Rezensionen

Abby Johnson: Lebenslinie – Warum ich keine Abtreibungsklinik mehr leite. Sankt-Ulrich-Verlag, Augsburg 2012. 272 Seiten. 19,95 EUR.

Lebenslinie, die den Zaun durchbricht

BuchcoverEs ist jener Zaun, den die 20-jährige Abby Johnson an ihrem selbst gewählten Arbeitsplatz als freiwillige Beraterin in der Planned-Parenthood Klinik verstört wahrnimmt. Was motivierte jene Leute dort drüben zum Widerstand gegen die so eindrücklich vorgebrachten Argumente der Klinikangestellten, doch ganz für ‚Frauen im Konflikt‘ da zu sein? Warum zeigten sie gelegentlich Bilder von abgetriebenen Kindern; warum standen sie zumeist betend und still einfach da, um auf dem Parkplatz abtreibungsbereiten Mütter alternative Lebenshilfe anzubieten? Die Problematiken der anreisenden Frauen waren vielseitig, existenziell; da wollte Abby helfen. Anderen Menschen in ihren Sorgen und Ängsten begleitend beizustehen, das hatte die Einsatzbereitschaft des College-Girls Abby gereizt, als sie auf der Ehrenamtsmesse auf dem Campus in Bryan (Texas) von einer sympathisch wirkenden Frau hört: „Wir helfen Frauen, die sich in einer Krise befinden!“ In Kliniken, die so „wichtig für die Sicherheit der Frauen“ und deren „Selbstbestimmung“ sind! Im Geist des ‚pro familia‘ werde durch Aufklärung über Verhütung, Sexualkunde, reproduktive Gesundheitsleistungen und „kostenlose beziehungsweise sehr preiswerte Geburtenkontrolle“ sowohl für junge Mädchen wie für Verheiratete gesorgt; denn allein durch solche Information könnte Abtreibung „ungefährlich“ werden! Man wolle „Abtreibungszahlen senken“!

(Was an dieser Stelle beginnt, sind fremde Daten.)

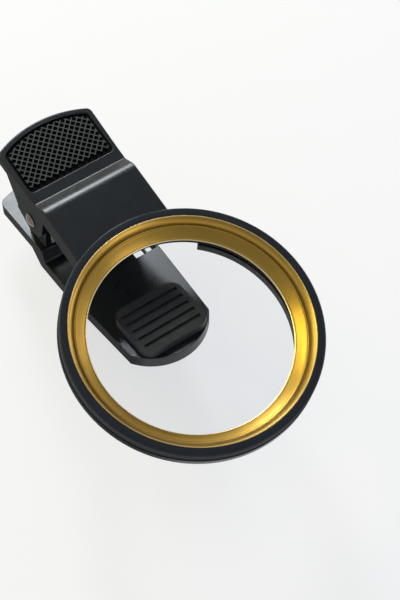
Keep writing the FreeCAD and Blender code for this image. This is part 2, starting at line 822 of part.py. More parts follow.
def make_torsion_spring():
    """Coil round the pin, with one straight leg under each grip."""
    wire, radius = s.spring_wire_radius.value, s.spring_coil_radius.value
    leg, pitch = s.spring_leg.value, s.spring_pitch.value
    axis = Vector(s.pin_x.value, 0, s.pin_height.value)
    slack = wire + 2 * s.curve_clearance.value
    up_rise = s.grip_top.value - s.lever_skin.value - axis.z - slack
    up = leg_slope(up_rise, radius, leg)
    down = leg_slope(s.tail_drop.value - slack, radius, leg) + math.radians(s.rest_tilt.value)
    turn = s.spring_turns.value * 2 * math.pi + math.pi - up - down
    width = pitch * turn / (2 * math.pi)

    # Wire of six flats, wound from the upper leg's root to the lower one's
    sides = 6
    corners = []
    for side in range(sides + 1):
        angle = 2 * math.pi * (side + 0.5) / sides
        corners.append(Vector(radius + wire * math.cos(angle), 0, wire * math.sin(angle)))
    section = Part.makePolygon(corners)
    coil = Part.Wire(Part.makeHelix(pitch, width, radius)).makePipeShell([section], True, True)
    start = Vector(math.sin(up), 0, math.cos(up))
    along = Vector(math.cos(up), 0, -math.sin(up))
    coil = coil.transformed(FreeCAD.Matrix(
        start.x, along.x, 0, axis.x,
        start.y, along.y, 1, -width / 2,
        start.z, along.z, 0, axis.z))
    legs = []
    for slope, side, y in ((up, 1, -width / 2), (down, -1, width / 2)):
        root = axis + Vector(math.sin(slope) * radius, y, side * math.cos(slope) * radius)
        way = Vector(-math.cos(slope), 0, side * math.sin(slope))
        legs.append(Part.makeCylinder(wire, leg + wire / 2, root - way * (wire / 2), way))
    spring = doc.addObject("Part::Feature", "torsion_spring")
    spring.Label = "torsion_spring"
    whole = coil.fuse(legs)
    spring.Shape = whole.Solids[0] if len(whole.Solids) == 1 else whole
    return spring


# Rubber seat

def make_seat_pad():
    """Rubber channel pushed over the lower edge of the seat wall."""
    body = new_body("seat_pad")
    wall_in, wall_out = s.seat_inner_radius - s.curve_clearance, s.seat_outer_radius + s.curve_clearance
    inner, outer = wall_in - s.rubber_wall, wall_out + s.rubber_wall
    turned(body, "rubber_ring", [
        (inner, 0),
        (outer, 0),
        (outer, s.rubber_height),
        (wall_out, s.rubber_height),
        (wall_out, s.rubber_floor),
        (wall_in, s.rubber_floor),
        (wall_in, s.rubber_height),
        (inner, s.rubber_height),
    ], angle=s.seat_half_angle * 2)
    return body


# Lower lever

def make_lower_lever():
    """Cranked plate with two ears, recesses below and two pairs of windows."""
    body = new_body("lower_lever")
    thick = s.lower_thickness
    tail, end = s.lower_tail_end, -s.jaw_end
    full, corner = s.lever_half_width, s.lower_tail_corner
    side = new_sketch(body, "crank_outline", "XZ_Plane")
    outline(side, [
        (tail, s.tail_top - thick),
        (s.crank_rear, s.tail_top - thick),
        (s.crank_front, s.jaw_top - thick),
        (end, s.jaw_top - thick),
        (end, s.jaw_top),
        (s.lower_bend_low, s.jaw_top),
        (s.lower_bend_high, s.tail_top),
        (tail, s.tail_top),
    ])
    plate = pad(body, "crank", side, full * 2, both=True)
    rounded(body, "crank_bend", plate, s.crank_round,
            lambda e: cross_edge(e, s.lower_bend_high, s.tail_top)
            or cross_edge(e, s.lower_bend_low, s.jaw_top)
            or cross_edge(e, s.crank_rear, s.tail_top - thick)
            or cross_edge(e, s.crank_front, s.jaw_top - thick))

    ears = new_sketch(body, "ear_outline", "XZ_Plane")
    rim, foot = s.lower_ear_radius, s.tail_top + s.lower_ear_foot
    rear, front = s.pin_x - s.lower_ear_rear, s.pin_x + s.lower_ear_front
    outline(ears, [
        (rear, s.tail_top - thick / 2),
        (front, s.tail_top - thick / 2),
        (front, foot),
        (s.pin_x + rim, s.pin_height, rim),
        (s.pin_x - rim, s.pin_height),
        (rear, foot - s.lower_ear_foot / 2),
    ])
    pad(body, "ear_block", ears, s.ear_reach * 2, both=True)
    gap = new_sketch(body, "ear_gap_outline", "XZ_Plane")
    rectangle(gap, (rear - rim, s.tail_top), (front + rim, s.pin_height + rim * 2))
    pocket(body, "ear_gap", gap, (s.ear_reach - s.lower_ear_wall) * 2, both=True)
    bore = new_sketch(body, "lower_bore_outline", "XZ_Plane")
    circle(bore, s.pin_x, s.pin_height, s.pin_radius + s.bore_clearance)
    pocket(body, "lower_bore", bore, full * 2, both=True)

    # In plan the sides run straight past the windows, then taper to the jaw
    above = s.tail_top + s.lower_ear_foot
    through = above - s.jaw_top + thick * 2
    beyond = end + thick
    wide = full + thick
    waist = s.pin_x + s.waist_run
    for mirror, name in ((1, "left"), (-1, "right")):
        plan = new_sketch(body, f"taper_{name}_outline", "XY_Plane", above)
        run = [(beyond, s.jaw_half_width * mirror),
               (s.jaw_shoulder, s.jaw_half_width * mirror),
               (waist, full * mirror),
               (waist, wide * mirror),
               (beyond, wide * mirror)]
        outline(plan, run[::-1] if mirror > 0 else run)
        pocket(body, f"taper_{name}", plan, through)
    trimmed = tail_waste(body, "lower_tail_trim", above, through, tail, corner, full)
    rounded(body, "lower_tail_corners", trimmed, s.lower_tail_fillet,
            lambda e: upright(e) and e.BoundBox.Center.x < corner.value + NEAR)

    half = s.jaw_half_width
    tip = new_sketch(body, "tip_outline", "XY_Plane", above)
    outline(tip, [
        (s.jaw_shoulder, half, -arc_radius(s.jaw_tip_rise, half)),
        (s.jaw_shoulder, -half),
        (s.jaw_shoulder, -half * 2),
        (beyond, -half * 2),
        (beyond, half * 2),
        (s.jaw_shoulder, half * 2),
    ])
    pocket(body, "jaw_tip", tip, through)

    windows = new_sketch(body, "window_outline", "XY_Plane", above)
    for mirror in (1, -1):
        for step in (0, 1):
            low = s.window_inner + (s.window_width + s.window_bar) * step
            high = low + s.window_width
            near, far = (low, high) if mirror > 0 else (-high, -low)
            rectangle(windows, (s.window_rear, near), (s.window_front, far))
    pocket(body, "windows", windows, through)

    # Recesses below leave a rim and ribs
    edge = s.lower_rim
    below = new_sketch(body, "tail_recess_outline", "XY_Plane", s.tail_top - thick)
    inner = full - edge
    rectangle(below, (corner + edge, -inner), (s.crank_rear - edge, inner))
    pocket(body, "tail_recess", below, s.lower_recess, up=True)
    jaw_below = new_sketch(body, "jaw_recess_outline", "XY_Plane", s.jaw_top - thick)
    reach = s.window_inner + s.window_width * 2 + s.window_bar
    rectangle(jaw_below, (s.crank_front + edge, -reach), (s.window_front, reach))
    first = s.window_front + edge
    cells = 3
    length = (s.jaw_shoulder - first - edge * (cells - 1)) / cells
    for cell in range(cells):
        start = first + (length + edge) * cell
        rectangle(jaw_below, (start, -half + edge), (start + length, half - edge))
    pocket(body, "jaw_recess", jaw_below, s.lower_recess, up=True)
    tilt(body)
    return body


def make_lower_jaw_pad():
    """Ribbed rubber pad on the jaw's upper face."""
    body = new_body("lower_jaw_pad")
    sketch = new_sketch(body, "pad_outline", "XY_Plane", s.jaw_top)
    half = s.jaw_half_width - s.jaw_pad_side
    front = -s.jaw_end - s.jaw_pad_set_back
    rear = front - s.jaw_pad_length
    rectangle(sketch, (rear, -half), (front, half))
    block = pad(body, "pad_block", sketch, s.jaw_pad_height)
    rounded(body, "pad_corners", block, s.jaw_pad_corner, upright)
    grooves = new_sketch(body, "rib_outline", "XY_Plane", s.jaw_top + s.jaw_pad_height)
    count = 5
    width = s.jaw_pad_rib / 2
    reach = half - s.jaw_pad_border
    for step in range(count):
        middle = (rear + front) / 2 + s.jaw_pad_rib_pitch * (step - (count - 1) / 2)
        rectangle(grooves, (middle - width, -reach), (middle + width, reach))
    pocket(body, "ribs", grooves, s.jaw_pad_rib_depth)
    tilt(body)
    return body


PIECES = [make_upper_lever(), make_grip_insert(), make_hinge_pin(), make_pin_retainer(),
          make_torsion_spring(), make_seat_pad(), make_filter_frame(), make_front_bezel(),
          make_gold_inner_ring(), make_polarizer_glass(), make_glass_retaining_ring(),
          make_snap_wire(), make_lower_lever(), make_lower_jaw_pad()]

doc.recompute()
for item in doc.Objects:
    if "Invalid" in item.State or "Error" in item.State:
        raise RuntimeError(f"{item.Label}: {item.State}")
for piece in PIECES:
    shape = piece.Shape
    if shape.isNull() or not shape.isValid():
        raise RuntimeError(f"{piece.Label}: shape is null or not valid")
for piece in PIECES:
    piece.Shape.exportStep(f"parts/{piece.Label}.step")
    box = piece.Shape.BoundBox
    print(f"{piece.Label:22s} solids {len(piece.Shape.Solids)} volume {piece.Shape.Volume:9.1f} "
          f"x {box.XMin:7.2f} {box.XMax:7.2f} y {box.YMin:7.2f} {box.YMax:7.2f} "
          f"z {box.ZMin:7.2f} {box.ZMax:7.2f}")
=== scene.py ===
import json
import math

import bmesh
import bpy
from mathutils import Matrix, Vector


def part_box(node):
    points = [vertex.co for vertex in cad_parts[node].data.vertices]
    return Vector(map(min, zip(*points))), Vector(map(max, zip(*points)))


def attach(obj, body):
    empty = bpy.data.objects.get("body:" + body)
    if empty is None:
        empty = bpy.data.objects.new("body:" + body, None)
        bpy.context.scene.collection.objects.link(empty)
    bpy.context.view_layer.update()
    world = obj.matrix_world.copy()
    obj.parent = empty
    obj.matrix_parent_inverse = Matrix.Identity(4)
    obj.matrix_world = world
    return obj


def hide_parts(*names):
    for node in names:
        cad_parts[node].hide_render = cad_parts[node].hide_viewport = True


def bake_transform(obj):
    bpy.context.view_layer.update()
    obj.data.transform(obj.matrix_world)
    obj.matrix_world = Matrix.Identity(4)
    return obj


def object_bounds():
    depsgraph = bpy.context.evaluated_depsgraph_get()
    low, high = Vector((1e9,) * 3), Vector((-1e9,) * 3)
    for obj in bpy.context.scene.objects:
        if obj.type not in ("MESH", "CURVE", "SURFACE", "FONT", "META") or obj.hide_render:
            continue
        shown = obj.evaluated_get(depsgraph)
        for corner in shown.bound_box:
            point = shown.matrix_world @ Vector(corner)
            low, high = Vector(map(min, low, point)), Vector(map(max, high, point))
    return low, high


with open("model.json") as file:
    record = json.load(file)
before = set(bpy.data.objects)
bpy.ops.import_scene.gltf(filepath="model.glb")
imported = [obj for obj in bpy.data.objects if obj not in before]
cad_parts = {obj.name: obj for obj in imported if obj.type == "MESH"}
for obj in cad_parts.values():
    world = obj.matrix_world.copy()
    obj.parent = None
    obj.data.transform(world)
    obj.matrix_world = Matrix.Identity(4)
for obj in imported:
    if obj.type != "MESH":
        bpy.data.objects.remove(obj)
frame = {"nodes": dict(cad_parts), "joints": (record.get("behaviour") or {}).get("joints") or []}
cad_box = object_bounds()
nodes = frame["nodes"]
MM = 0.001

# Radial sizes of the turned rings, in mm
FIT = 0.05
BEZEL_SKIRT_WALL = 0.75
BEZEL_CHAMFER = 0.3
GOLD_FLANGE = 0.85
GOLD_SKIRT_WALL = 1.2
GOLD_BAND_WIDTH = 2.7
LIP_OVERLAP = 1.3
GLASS_CLEARANCE = 0.1
TURNING_CLEARANCE = 0.15
FRAME_FLANGE_WIDTH = 0.9

# Heights, in mm; depths run down from the front face
BEZEL_FACE_DEPTH = 1.5
GOLD_FLANGE_DEPTH = 1.1
GOLD_STEP_DEPTH = 2.1
GOLD_SHOULDER_DEPTH = 4.4
GOLD_LIP = 0.25
FRAME_FLANGE_HEIGHT = 1.5

# Section radii of the two gold bands, in mm
UPPER_BAND_CURVE = 3.2
LOWER_BAND_CURVE = 26.0

THREAD_PITCH = 0.4
THREAD_DEPTH = 0.2
FLOOR_GAP = 0.2

# How finely the rings are turned, and where their shading breaks
SEGMENTS = 288
CREASE = math.radians(38)
NEARLY_STRAIGHT = math.radians(176)
SIDE_SHARE = 0.48
# Roughness of the painted highlight lines on the gold edges
EDGE_HIGHLIGHT_ROUGHNESS = 0.42


# Materials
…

Und Abby half, indem sie Frauen vom Klinikparkplatz ins Haus begleitete, mitfühlend, ermutigend, beratend. Dort am Parkplatz, am Zaun aber standen jene Demonstranten, die den bekümmerten Frauen das Recht auf Abtreibung mit Verweis auf das Lebensrecht des Ungeborenen absprachen und deren Not doch noch vergrößerten!

Mit 20 Jahren hatte sich Abby in einer Klinik in Houston als Schwangere per Video über die Prozedur der Abtreibung aufklären und behandeln lassen, nicht weiter nachgedacht, ihr eigenes „Problem“ weggesteckt, vor ihrer gläubigen Familie verheimlicht und gegenüber christlich geprägten Freunden verteidigt. Sie war überzeugte Abtreibungsaktivistin und als solche selbst zu einer zweiten Abtreibung bereit. Ihre berufliche Kariere lief so gut, dass man ihr die Leitung einer Abtreibungsklinik übertrug. Sie war überzeugt, auf der richtigen Seite des Zauns zu stehen und hielt an dem übernommenen Wissen fest, dass Abtreibungen bis zur 12. Woche Frauen in Not davor bewahrten, Kurpfuschern in die Hände zu fallen. Eines war ihr schon klar: Spätabtreibungen zerstören Menschenleben.

Im Lauf der Jahre erfuhr sie dann das sich erweiternde Spektrum ihrer Klinik unter finanziellem Druck: die Abtreibungszahlen „mussten“ gesteigert werden! Immer häufiger wurden Mediziner im Haus aktiv. Und so kam die Wende: über ihre persönliche Beteiligung bei einem „Abbruch“ mittels Absaugmethode. Sie sollte den Ultraschallknopf halten. Da sieht sie das „vollständige, perfekte Profil eines Babys“. „Für einen kurzen Moment sah es so aus, als ob das Baby ausgewrungen würde wie ein Tuch“… und es begann, „in der Kanüle zu verschwinden“. „Und dann war alles weg“. Ausgelöscht. Sie denkt an ihre dreijährige Tochter Grace.

Da hält sie es nicht mehr aus, sie durchquert den Zaun zu jenen, deren täglicher Einsatz freundlich und ohne jeglichen finanziellen Lohn erfolgt. Gerade wollte dort Resignation über den geringen politischen Erfolg aufkommen. Doch nun steht Abby in der „Coalition for Life“, zur Freude ihrer Familie und Freunde. In einem von der PPH angestrengten juristischen Verfahren konnte sie von ihrem „Durchbruch“ überzeugen, sie hatte beide Seiten des Zauns kennen gelernt. Empfehlenswert: eindruckvoll, authentisch.